August 1, 2017 / 9:47 PM / 2 years ago

China's trophy case could become discount rack

The headquarters building of Anbang Insurance Group are pictured in Beijing, China, August 25, 2016. REUTERS/Jason Lee

HONG KONG (Reuters Breakingviews) - A quartet of embattled Chinese dealmakers may be forced to hold an overseas yard sale. Officials want Anbang Insurance to sell off its offshore empire, Bloomberg reported on Monday. Meanwhile, Reuters reports the property-to-cinema firm Dalian Wanda is blocked from refinancing offshore subsidiaries. In contrast, HNA Group says it remains keen on ousted White House adviser Anthony Scaramucci’s hedge fund-investment firm, SkyBridge. But pending deals are likely to come under pressure one way or another. Foreign bargain-hunters could benefit.

    Reuters reported in June that banking regulators were anxious about high-profile acquirers, including Anbang, Dalian Wanda, HNA and Fosun. That echoes a wider campaign to reduce corporate debt spearheaded by President Xi Jinping.

    Thomson Reuters data shows the four companies have bought more than $44 billion in overseas assets since 2012, through 221 deals.

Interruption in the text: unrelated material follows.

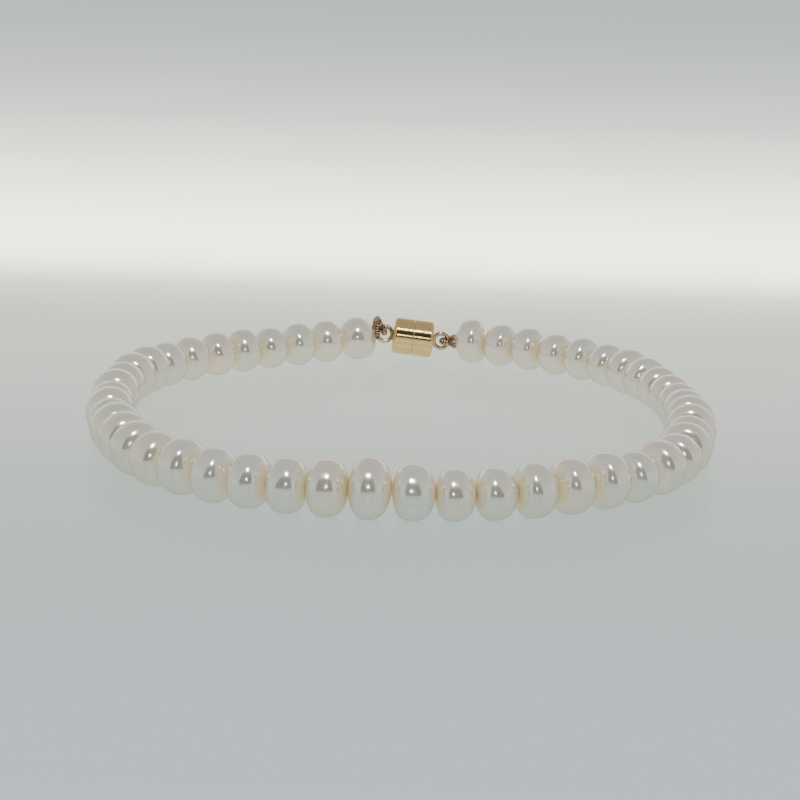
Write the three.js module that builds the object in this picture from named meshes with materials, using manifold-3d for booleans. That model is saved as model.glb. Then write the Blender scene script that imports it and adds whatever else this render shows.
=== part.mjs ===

Targets included the cinema chain AMC Entertainment, the Waldorf Astoria hotel and Cirque de Soleil. Beijing worries that much of this was financed with debt from domestic banks. Officials appear particularly concerned about Anbang, which sold a lot of risky-looking products blending insurance and investment. The firm, whose chairman has also been detained, says it has no current plans to sell assets, nor has it received orders to this effect.

Graphic: Four Chinese companies are under official pressure after a foreign M&A spree:

    Despite these denials, there is now a cloud over $12 billion worth of pending transactions by Anbang and its three counterparts. Purchases that the government considers ill-advised may also be unwound. That may include the SkyBridge deal, which has just lost whatever political side-benefits it may once have offered.

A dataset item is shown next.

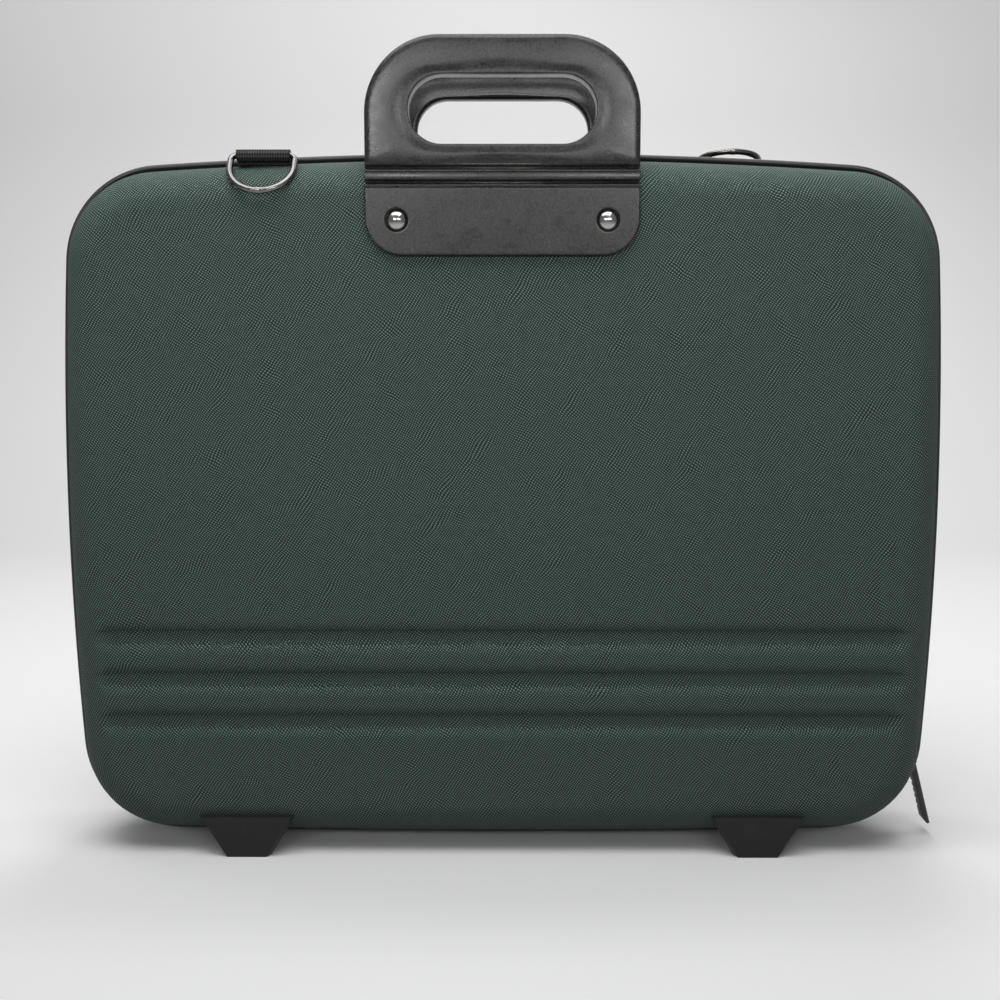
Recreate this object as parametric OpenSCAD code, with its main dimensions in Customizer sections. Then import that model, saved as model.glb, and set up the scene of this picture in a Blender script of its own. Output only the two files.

    It is unclear how aggressive Beijing plans to be. Making Anbang unwind its overseas portfolio in a hurry would necessitate a massive fire sale. Wanda’s offshore properties that rely on cheap Chinese refinancing might also be put on the block.

    But so far the campaign seems selective. Even as Anbang and Wanda squirm, HNA is still trying to close deals, including for Rio de Janeiro’s airport. Fosun is also still active, announcing plans to buy a French margarine-maker.

    Even so, holding on to trophies that leave executives vulnerable to political attack will make them uncomfortable. Their doors will be open to reasonable offers.